The Dutch academic system has developed, over the years, a somewhat peculiar relationship with doctoral education. It is very good at training PhD students — genuinely, seriously good — and considerably less thoughtful about what it expects those people to do once they’re trained. The appetite for more PhD positions seems to exist largely independent of any serious reckoning with the job market those students will eventually face. More positions are opened, more students are recruited, and the whole machinery hums along with an institutional optimism that I find increasingly hard to share.

The consequence is that many genuinely talented scholars end up in industry, which is not a bad outcome for them — often it’s a very good one — but it creates a quiet and underacknowledged problem for the research itself. Work that was started together, sometimes over years, doesn’t always make it to publication, because at some point it stops being reasonable to ask someone who has moved on, built a different career, and is no longer paid to do this, to spend their evenings revising a manuscript. Just last week I got an acceptance for a paper with a PhD student who graduated three years ago. Three years. The acceptance felt good, genuinely, but it also came with a pang of something uncomfortable — this person has had a whole other job for three years, and somewhere in between they were still finding time to respond to reviewer comments that were, frankly, not their problem anymore. That’s not a sustainable arrangement, and it’s not one I feel entirely good about.

This matters to me because supervision, as I’ve always understood it, involves at least some responsibility for that question — not full responsibility, a supervisor isn’t a careers service, but you’re not entirely uninvolved in how someone spends five or six formative years of their life. As the honest answer to “what happens next” has become harder to give, it’s also become harder to feel good about being the person who recruits someone into that uncertainty in the first place. And I notice the gap most sharply when I think back to what supervision looked like when the conditions were different — which brings me to the less structural and more personal part of this.

The supervisor

There’s a less flattering part of this too, and it wouldn’t be honest to leave it out.

I am, by most reasonable descriptions, a workaholic. Not in the way people say that in job interviews to make it sound like a virtue — just genuinely, structurally unable to stop working on something before it feels finished. I have a difficult relationship with loose ends. The idea of leaving a problem in an unresolved state and going to do something else is, for me, mildly distressing in a way I’ve mostly stopped trying to explain to people who don’t share it. Many PhD students today — quite reasonably, and I’d argue rightly — maintain much clearer boundaries between their work and the rest of their lives. That’s not a generational complaint, it’s a genuine observation that this is probably healthier and more sustainable than how I operate.

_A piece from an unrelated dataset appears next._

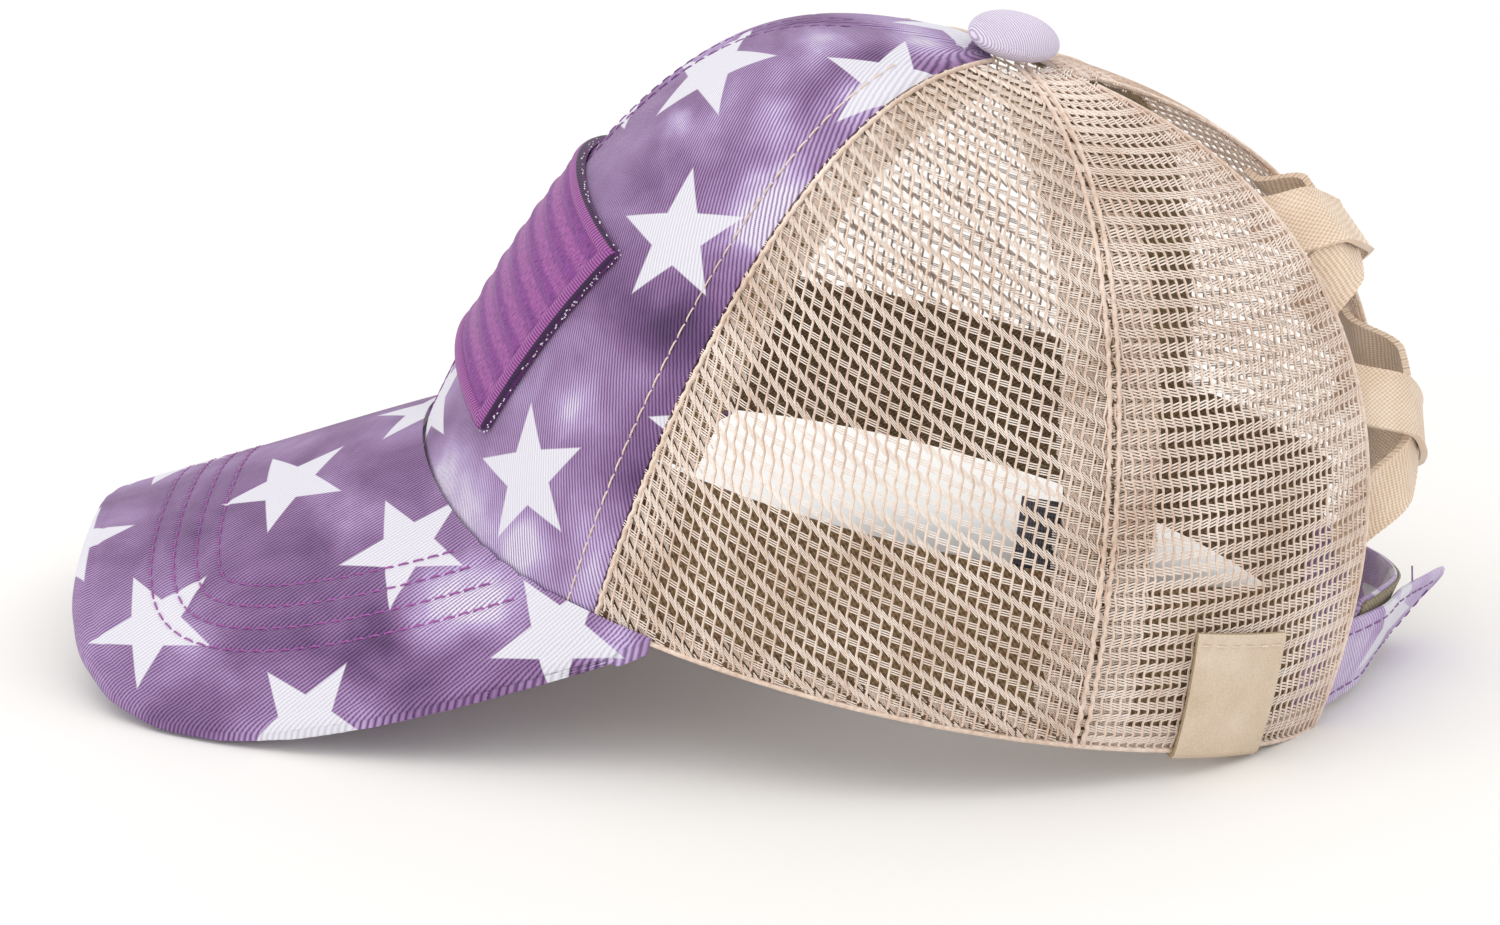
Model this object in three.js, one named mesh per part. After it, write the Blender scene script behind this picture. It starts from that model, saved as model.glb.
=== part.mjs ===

But it does mean that two people can enter a supervisory relationship with completely incompatible assumptions about rhythm and pace and intensity, without either of them being wrong, and without either of them necessarily realising it until the mismatch has been accumulating for a while. That’s an uncomfortable situation for everyone involved, and one I’m not sure good intentions are sufficient to navigate.

The uncle

None of this means I’m done working with PhD students, only that I aspire to change my role. That conclusion came partly from a trip to Frankfurt earlier this year, in a long conversation with two great colleagues. We were somewhere between talking about papers and careers and the general ambient uncertainty of being at this stage of an academic life, and we arrived at a metaphor that’s stuck with me ever since: the PhD uncle.

German academic culture already has the Doktorvater and Doktormutter — supervision understood explicitly in parental terms. It’s a revealing framing, and I’ve spent enough time with it to think it’s basically right. Which is also why the uncle makes sense to me, because the uncle is a very specific and underrated role in that family structure. The uncle is not responsible for the school run. The uncle doesn’t enforce bedtimes or check homework or make sure the vegetables are eaten. What the uncle does is show up with genuine enthusiasm, get completely absorbed in whatever’s happening, contribute something real and hopefully useful, and then — crucially — hand the kids back at the end of the day. Possibly after too much pizza and cola, which is, frankly, the uncle’s prerogative. The uncle brings intensity and care within limits that everyone understands going in.

That’s honestly where I think I can contribute most effectively right now. Specific problems, defined collaborations, the kind of focused intensive work that has a natural shape and a natural end. I remain genuinely interested in that — in the ideas, in the people, in the problems. What I’m less well suited for is the sustained, multi-year, through-all-conditions support that proper doctoral supervision requires. Not because I don’t care about it, but because the match between what I can offer and what that role actually demands has become increasingly honest about itself.

The checkbox, again

From the outside, it’s a tiny thing — a binary indicator on a profile page, in a system that is otherwise not particularly good at binaries. But there’s something about small mechanisms like that. They compress a lot of reality into very little space, and the act of changing them turns out to carry more weight than it probably should.

Unticking it didn’t feel like a statement. It felt like updating a belief I’d been holding past its expiration date.

And maybe that’s the thing about decisions like this — they tend to look simple from the outside precisely because of how long it took to arrive at them.